Political and economic issues have usually been at the top of the agenda since the initial ASEM dialogue in 1996. At that time, there were 15 EU member States and seven ASEAN member States, plus China, Japan and Korea.
It is true that ASEM has hardly produced any earth-shattering initiatives, but it is, nevertheless, a forum where the leaders of North and South can exchange views.
(There may be lessons that ASEAN can glean from BREXIT in juggling the interests of ASEAN’s expanding grouping – witness division within ASEAN over China’s incursions into the South China Sea).
No doubt the issue at front of mind in Asia this year is the likely fallout from BREXIT, and what Brussels can or will do to avert economic fallout and shore up support for the European Union among the remaining 26 member States.
Even with its anaemic growth, the EU remains a huge market for Asia’s exporters. It is a market that was worth close to €550 in goods in 2015. Europe is also a significant inbound investor, particularly to ASEAN.
In 2015, bilateral trade between the EU and East Asia was almost €950 billion.
A collapse in confidence and demand in the EU would be felt throughout the region, because the European bloc is either the second- or third-largest trading partner of both China and ASEAN.
China is at the frontline if the EU’s economy goes into recession. China lasts year exported €350.4 billion worth of products to Europe, while importing goods worth just €170.5 billion. With exports shrinking around the world, China will not want to see such a key market fall into disarray.
The EU is now China’s biggest source of imports. China and Europe trade well over €1 billion a day.
Investment flows also show vast untapped potential, especially when taking into account the size of the respective economies.
China accounts for just 2-3% of overall European investments abroad, but Chinese investment in Europe is rising.
The EU is also critically important to ASEAN, representing a combined market of €118.5 billion in 2015.
ASEAN as a whole is the EU's third-largest trading partner. European countries exported goods worth €83 billion to Southeast Asia in 2015.
The EU is also by far the largest investor in ASEAN countries. EU companies invested an average €14.8 billion annually in the region between 2006 and 2013).
From July 1, 2016, South Korean imports will enter the EU duty-free, the only exceptions a limited number of agricultural products.
Brussels has a free trade agreement with Seoul, which came into force in July 2011. It is what the EU describes as “the first of a new generation of FTAs”, as it goes further than any previous EU agreements in lifting trade barriers. It is also the EU's first trade deal with an Asian country.
South Korea is the EU's eighth-largest export destination, and the EU is South Korea's fourth-largest export destination (after China, the U.S. and Japan).
Even from a lower base, Japan is the EU’s second-biggest trading partner in Asia after China.

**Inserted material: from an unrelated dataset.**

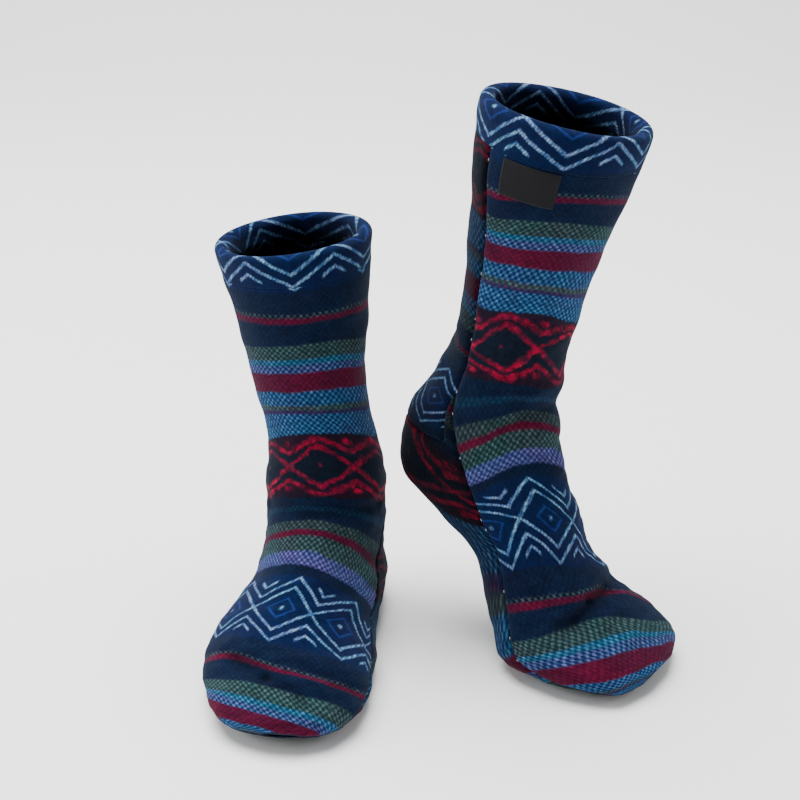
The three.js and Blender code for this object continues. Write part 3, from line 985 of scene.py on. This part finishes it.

Bilateral trade was just over €40 billion last year.
Japan and the EU have also entered their 16th round of negotiations to establish a EU-Japan Economic Partnership Agreement.
Equally, the EU is a key market for both Hong Kong and Taiwan in their global trade.
For most countries of Asia - until a decade or so ago - their largest trading partner was the United States, which has since been replaced by China.
But all of these countries desperately want to diversify their offshore markets to reduce their reliance on China.
Growth in their trade with Europe has provided a most welcome source of diversification. It may now be threatened by Europe’s own political upheavals.